The larger group diluted his “qualities.” Ghiselle was no squeamish prude. She spent her life around libertines, and avoided debauchery not from moral conviction, but a need to maintain robust artistic health. Bunnibal was certainly too much for any one person to handle, was he not; in fact, where was the boy? Masturbating in Rengal’s shower. Well, see, that was the Lady’s point. She couldn’t send him away, Rengal insisted. He would not see the politics, only the rebuke. They conferenced Sauol, and he promptly agreed with Rengal. Bunnibal recognized Ghiselle as alpha…. Oh come on!

“A Lupe’s loyalty is fanatical,” Sauol continued. “Bunnibal may appear immature, simple, deviant, but he will sacrifice without thinking. Sending him away denies that. Please Ghiselle – give him a chance to make you happy.”

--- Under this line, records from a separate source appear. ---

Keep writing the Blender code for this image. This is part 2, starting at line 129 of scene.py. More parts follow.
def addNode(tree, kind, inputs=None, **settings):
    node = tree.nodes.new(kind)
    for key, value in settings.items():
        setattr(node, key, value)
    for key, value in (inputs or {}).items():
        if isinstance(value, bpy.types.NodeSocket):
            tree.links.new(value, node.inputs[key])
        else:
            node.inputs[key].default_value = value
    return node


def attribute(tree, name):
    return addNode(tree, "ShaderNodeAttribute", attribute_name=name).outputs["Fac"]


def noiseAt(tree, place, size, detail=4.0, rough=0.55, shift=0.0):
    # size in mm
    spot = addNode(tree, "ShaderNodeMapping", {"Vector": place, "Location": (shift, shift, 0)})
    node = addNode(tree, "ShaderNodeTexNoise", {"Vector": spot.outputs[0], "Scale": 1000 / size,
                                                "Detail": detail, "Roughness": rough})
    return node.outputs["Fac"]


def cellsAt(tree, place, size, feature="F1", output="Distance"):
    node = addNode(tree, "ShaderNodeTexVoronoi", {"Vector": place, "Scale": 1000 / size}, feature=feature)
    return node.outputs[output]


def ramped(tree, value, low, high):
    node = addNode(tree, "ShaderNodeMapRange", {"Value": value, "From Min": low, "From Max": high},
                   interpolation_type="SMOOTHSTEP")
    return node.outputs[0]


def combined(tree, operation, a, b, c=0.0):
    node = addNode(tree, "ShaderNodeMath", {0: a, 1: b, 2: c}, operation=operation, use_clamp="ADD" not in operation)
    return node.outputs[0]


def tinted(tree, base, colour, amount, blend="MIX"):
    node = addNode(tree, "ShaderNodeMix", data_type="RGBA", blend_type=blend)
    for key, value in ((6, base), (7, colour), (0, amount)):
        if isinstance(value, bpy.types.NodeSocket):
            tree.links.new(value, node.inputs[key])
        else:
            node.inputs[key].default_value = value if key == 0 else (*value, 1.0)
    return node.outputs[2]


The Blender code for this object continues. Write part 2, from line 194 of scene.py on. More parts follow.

Ordinarily, Rengal found everything about Sauol Arghelos distasteful. He rarely “acted” appropriately, as other members of the family strove to do. But when sincere, he was very sincere. Ghiselle agreed. Done with his rain, Bunnibal fidgeted damply as Rengal explained developments. The boy’s tangled hair pulled in more attention when wet, droplets sparking on tips. His long, inhumanly flexible spine shifted incessantly between curved slouches. Each motion flowed sensually, musculature stretching and bunching like rope in heavy cream. Rengal put palms forward, took a deep breath, and rushed to gather discarded clothing. Bunni had managed to fling musky stained fabric to every corner of the huge stateroom. Finished, she handed the pungent mass to him as a lump. Lifting her hands to pat her own hair, she realized his scent tainted her from even that simple contact. Weapons, they were weapons! Bunnibal continued to hold the pile of clothing.

“Put them on,” she instructed patiently.

Mutely, he pulled the rags over his skin, smooth and sensual… Rengal turned to face the original art on her walls. Bunni would be the only one remaining behind, she cautioned, and the tour had just begun. It was a lot of responsibility. Was he ready for that? Oh yes, the elongated half-naked beast insisted, he was ready! Strapped opposite one another as their drop ship shook furiously toward a resort hotel two miles tall, Rengal exchanged first a smile and then uncontrollable laughter with a wizened old Amarrian pianist named Piehtor. Above, somewhere in space, a middle aged artistic genius of uncompromising professionalism prepared for an elegant evening with the “help” of a young sexual mutant of uncompromising appeal.

Asked about their good spirits, “Heaven works its will,” Piehtor replied.